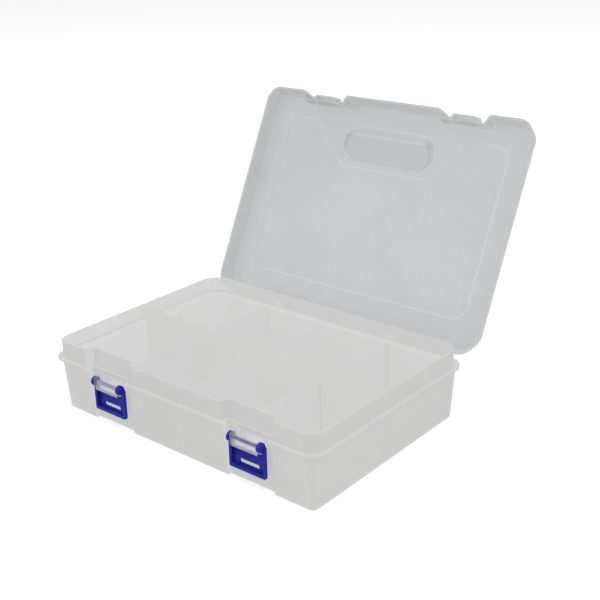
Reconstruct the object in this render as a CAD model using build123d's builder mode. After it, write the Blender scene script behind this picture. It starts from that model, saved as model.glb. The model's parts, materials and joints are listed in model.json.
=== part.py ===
from build123d import *
import os
import math

# A shallow plastic box with its lid standing open on three flexible webs, two latches
# hanging open at the front and six lift-out dividers in slots.  Millimetres.
# X runs along the front, Y from front (-) to back (+), Z up.
# Origin: centre of the flange outline, on the underside of the box.

os.makedirs("parts", exist_ok=True)

# ---------------------------------------------------------------------------
# Shared dimensions.  An inset or depth is measured inwards from the flange edge.
# ---------------------------------------------------------------------------
box_width = 280.0
box_depth = 196.6
front = -box_depth / 2
back = box_depth / 2

flange_top = 46.8            # height of the flange's upper face
rim_top = 61.6               # top of the rim that stands inside the lid
wall = 1.8
rim_wall = 1.6

# latches and their pivots
latch_x = 74.0
latch_centres = (-latch_x, latch_x)
pivot_y = front + 2.8
pivot_z = 38.0
pin_radius = 1.65

# dividers and the middle wall they meet
divider_x = 66.0
divider_columns = {"left": -divider_x, "center": 0.0, "right": divider_x}
middle_low_thickness = 2.4

# lid hinge: three webs along one axis, and the lips on tray and lid that hold them
axis_y = back + 2.0
axis_z = 47.0
web_radius = 0.5
center_web_half = 57.0
side_web_near = 66.0
side_web_far = 120.0
web_spans = {
    "left": (-side_web_far, -side_web_near),
    "center": (-center_web_half, center_web_half),
    "right": (side_web_near, side_web_far),
}
lip_gap = 0.1                # each lip stands this far off the axis plane
lip_thickness = 0.8


def rounded_outline(sketch, width, y_front, y_back, front_radius, back_radius):
    """Rectangle with one corner radius at the front and another at the back."""
    with Locations((0, (y_front + y_back) / 2)):
        Rectangle(width, y_back - y_front)
    fillet(sketch.vertices().sort_by(Axis.Y)[:2], front_radius)
    fillet(sketch.vertices().sort_by(Axis.Y)[-2:], back_radius)


def tray_outline(sketch, inset, front_radius, back_radius):
    """Outline of the tray, inset from the flange edge all round."""
    rounded_outline(
        sketch, box_width - 2 * inset, front + inset, back - inset, front_radius, back_radius
    )


def symmetric_points(centre_x, stations):
    """Closed outline mirrored about centre_x, from (half width, second coordinate) pairs."""
    left = [(centre_x - half, other) for half, other in stations]
    right = [(centre_x + half, other) for half, other in stations]
    return [left[0], *right, *left[:0:-1]]


# ---------------------------------------------------------------------------
# Base tray: walls and flange
# ---------------------------------------------------------------------------
flange_edge = 1.5            # thickness of the flange's edge
flange_root = 43.2           # height where the sloping underside meets the wall
flange_radii = (14.0, 18.0)  # plan corner radii: front, back

# outer face of the walls, drafted: inset and (front, back) corner radii
body_bottom_inset = 7.2
body_bottom_radii = (6.0, 8.0)
body_top_inset = 4.2
body_top_radii = (8.5, 11.0)
bottom_edge_round = 1.6

rim_inset = 3.9
rim_radius_front = 11.2
rim_radius_back = 17.0
rim_edge_round = 0.6


def build_walls():
    """Solid block with the outer shape of the walls, up to the flange."""
    with BuildPart() as walls:
        with BuildSketch(Plane.XY) as outline:
            tray_outline(outline, body_bottom_inset, *body_bottom_radii)
        with BuildSketch(Plane.XY.offset(flange_root)) as outline:
            tray_outline(outline, body_top_inset, *body_top_radii)
        loft(ruled=True)
        fillet(walls.faces().sort_by(Axis.Z)[0].edges(), bottom_edge_round)
    return walls.part


def build_flange_and_rim():
    """Solid block with the outer shape of the flange and the rim above it."""
    with BuildPart() as flange:
        with BuildSketch(Plane.XY.offset(flange_root)) as outline:
            tray_outline(outline, body_top_inset, *body_top_radii)
        with BuildSketch(Plane.XY.offset(flange_top - flange_edge)) as outline:
            tray_outline(outline, 0, *flange_radii)
        loft(ruled=True)
        with BuildSketch(Plane.XY.offset(flange_top - flange_edge)) as outline:
            tray_outline(outline, 0, *flange_radii)
        extrude(amount=flange_edge)
        with BuildSketch(Plane.XY.offset(flange_top)) as outline:
            tray_outline(outline, rim_inset, rim_radius_front, rim_radius_back)
        extrude(amount=rim_top - flange_top)
        fillet(flange.faces().sort_by(Axis.Z)[-1].edges(), rim_edge_round)
    return flange.part


# ---------------------------------------------------------------------------
# Base tray: hollows in the front, seen from outside and from the cavity
# ---------------------------------------------------------------------------
# hollow in the front wall round a latch
pocket_half = 23.0
pocket_depth_top = 8.3       # at the flange
pocket_depth_bottom = 11.0   # at the underside
pocket_bottom_extra = 0.06   # the profile starts just below the underside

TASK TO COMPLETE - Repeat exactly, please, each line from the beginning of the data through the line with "rim_wall = 1.6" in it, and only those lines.

ANSWER TO THE TASK -
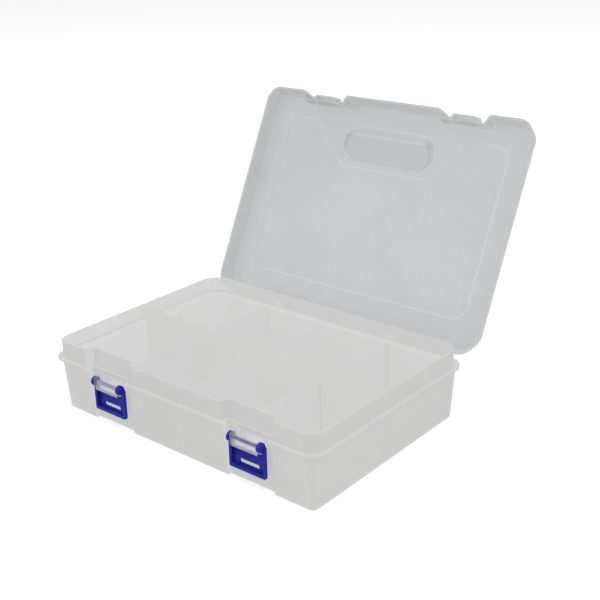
Reconstruct the object in this render as a CAD model using build123d's builder mode. After it, write the Blender scene script behind this picture. It starts from that model, saved as model.glb. The model's parts, materials and joints are listed in model.json.
=== part.py ===
from build123d import *
import os
import math

# A shallow plastic box with its lid standing open on three flexible webs, two latches
# hanging open at the front and six lift-out dividers in slots.  Millimetres.
# X runs along the front, Y from front (-) to back (+), Z up.
# Origin: centre of the flange outline, on the underside of the box.

os.makedirs("parts", exist_ok=True)

# ---------------------------------------------------------------------------
# Shared dimensions.  An inset or depth is measured inwards from the flange edge.
# ---------------------------------------------------------------------------
box_width = 280.0
box_depth = 196.6
front = -box_depth / 2
back = box_depth / 2

flange_top = 46.8            # height of the flange's upper face
rim_top = 61.6               # top of the rim that stands inside the lid
wall = 1.8
rim_wall = 1.6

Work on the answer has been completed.